Najara acabou mudando de tema: escreveu sobre a Guerra dos Farrapos.
Depois de passar pelo 1º Batalhão de Polícia Militar, pelo comando ambiental, pela coordenação da Patrulha Maria da Penha e do museu da Brigada, foi designada para o comando do 21º Batalhão, na Restinga, em outubro de 2015. Sob sua responsabilidade, estão 130 soldados – sendo sete mulheres. Ela acredita que um episódio contribuiu para conquistar o respeito da tropa. Logo que assumiu, no final de outubro, o batalhão teve de supervisionar a reintegração de posse de uma área grande, que previa a retirada de mais de 300 famílias. O trabalho começou às 6h e terminou às 22h, e Najara permaneceu o tempo todo ao lado da tropa.

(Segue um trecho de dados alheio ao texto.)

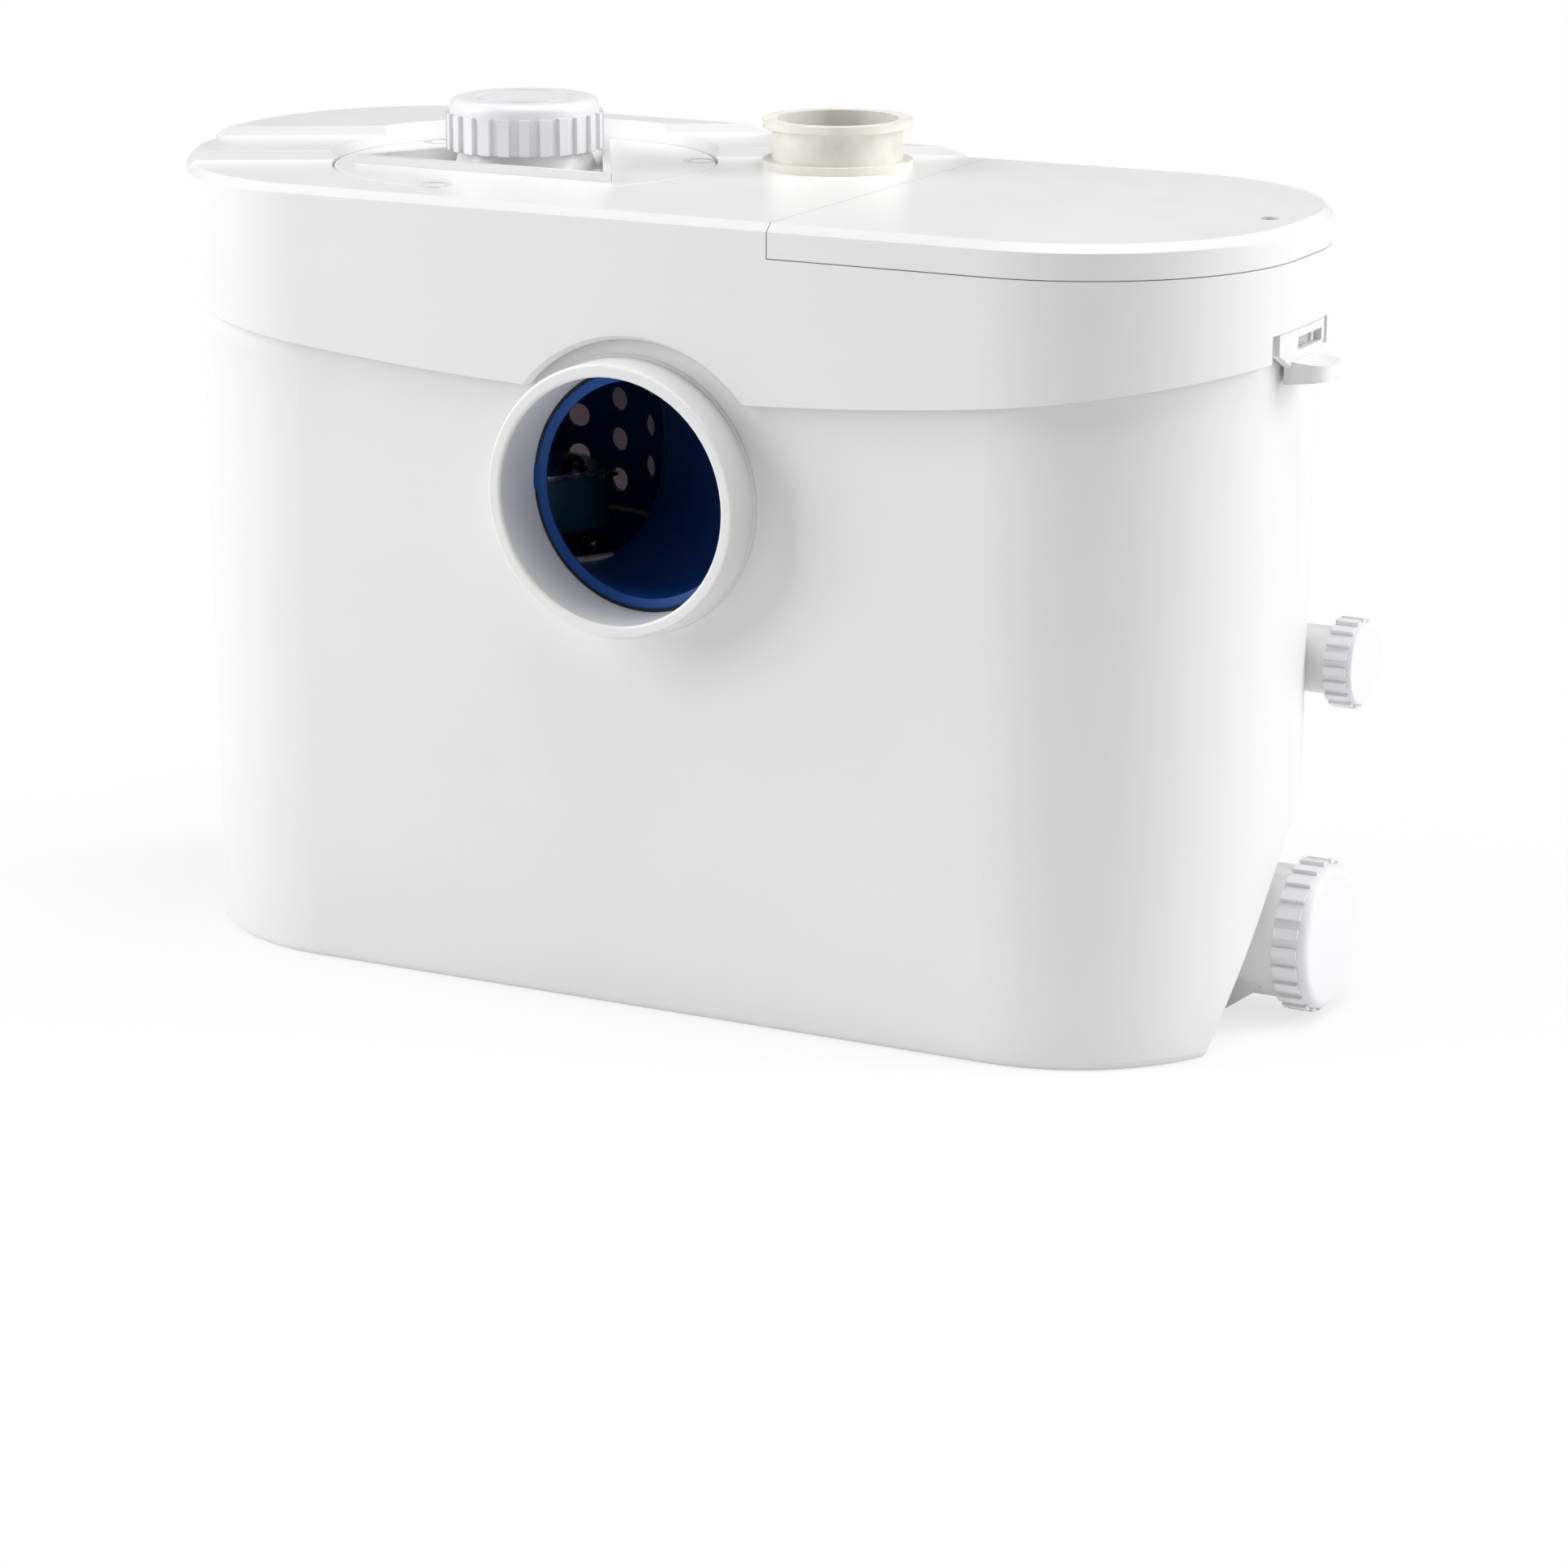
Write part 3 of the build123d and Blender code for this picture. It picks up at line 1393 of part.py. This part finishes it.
# Motor capacitor and terminal block on the tub floor
with BuildPart() as capacitor:
    capacitor_z = tub_plane_z + capacitor_radius + seat_gap
    with BuildSketch(facing_front(capacitor_length / 2)):
        with Locations((capacitor_x, capacitor_z)):
            Circle(capacitor_radius)
    extrude(amount=capacitor_length)
    chamfer(capacitor.edges().filter_by(GeomType.CIRCLE), length=overrun)
    with BuildSketch(facing_front(-capacitor_length / 2)):
        with Locations((capacitor_x, capacitor_z)):
            with GridLocations(capacitor_radius, 0, 2, 1):
                Rectangle(overrun, capacitor_cap)
    extrude(amount=capacitor_cap)
save(capacitor.part, "capacitor")

with BuildPart() as terminal_block:
    with BuildSketch(level(tub_plane_z)):
        with Locations((terminal_x, 0)):
            Rectangle(terminal_width, terminal_length)
    extrude(amount=terminal_height)
    with BuildSketch(level(tub_plane_z + terminal_height)):
        with Locations((terminal_x, 0)):
            with GridLocations(0, terminal_length / terminal_ways, 1, terminal_ways):
                Circle(terminal_screw)
    extrude(amount=-terminal_height / 2, mode=Mode.SUBTRACT)
save(terminal_block.part, "terminal_block")
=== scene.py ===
import json
import math

import bmesh
import bpy
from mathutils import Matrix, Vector


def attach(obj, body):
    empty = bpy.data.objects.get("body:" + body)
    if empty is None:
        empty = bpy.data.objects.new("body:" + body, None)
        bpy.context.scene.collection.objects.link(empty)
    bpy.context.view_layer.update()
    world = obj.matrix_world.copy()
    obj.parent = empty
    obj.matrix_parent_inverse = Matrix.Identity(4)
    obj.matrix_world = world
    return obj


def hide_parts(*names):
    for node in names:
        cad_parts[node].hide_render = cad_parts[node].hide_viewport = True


# Macerator toilet pump: finishes, small pieces, floor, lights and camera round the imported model.
# Metres, the same frame as the model: origin under the tank, +X to the ported end, -Y front, +Z up.

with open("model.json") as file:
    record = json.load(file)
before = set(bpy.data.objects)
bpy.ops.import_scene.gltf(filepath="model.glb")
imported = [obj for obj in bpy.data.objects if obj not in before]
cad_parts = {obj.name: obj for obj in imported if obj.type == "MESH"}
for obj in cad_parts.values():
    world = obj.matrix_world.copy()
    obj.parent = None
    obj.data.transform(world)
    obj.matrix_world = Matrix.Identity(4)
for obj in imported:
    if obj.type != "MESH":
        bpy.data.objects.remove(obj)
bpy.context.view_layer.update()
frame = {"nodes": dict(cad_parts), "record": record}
scene = bpy.context.scene
MM = 0.001

# Tones of the finishes: how much lighter rubber blooms, and how dark the lines of metal are
bloom_gain = 1.12
bloom_lift = 0.004
line_tint = 0.82

# Soil inlet: the plane where the blue chute meets the white tube
inlet_centre = (0, -78.15 * MM, 194 * MM)
ring_turns = 144
tab_steps = 16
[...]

– Depois falaram para o meu comandante que tinham ficado surpresos, felizes, porque eu não parei em nenhum momento, caminhando no meio daquele bairro, naquela imundície, e fiquei o tempo todo com eles. Às vezes, sem querer, a gente acaba conquistando a confiança da tropa num momento como esse. Comando é isso, tu tem que estar junto. É que nem criação de filho: se tu não controlar teu filho, não estabelecer uma relação de confiança e amizade... Daqui a pouco ele é um estranho pra ti.
Na Restinga, a maior parte das ocorrências está relacionada ao tráfico de drogas.
– Mas hoje tudo é perigoso, né. Até aeroporto, supermercado... a coisa tá problemática – relativiza.
Quando precisa se concentrar, no meio da agitação do batalhão, Najara tem uma receita. Coloca os fones de ouvido em sua sala para ouvir Maria Bethânia. Acostumada a ser exceção, diz que é uma das únicas mulheres que não sabem usar salto alto e uma das poucas negras a não saberem sambar. Não cabe em estereótipos, nem se esforça para enquadrar-se. Talvez por isso, nunca teve o sonho de se casar.
Najara mora com a filha única, Natália, que passou em Arquitetura na PUCRS, e com a cadelinha Chanel, uma spitz alemã.
– Sou contra cotas, acho que tu tem que batalhar para ocupar o teu espaço. Neste Dia da Consciência Negra, a reflexão que eu gostaria de deixar vale para qualquer pessoa. Na vida, independentemente de qualquer coisa, tu precisa correr atrás dos teus objetivos, seja pobre, rico, negro, verde, amarelo.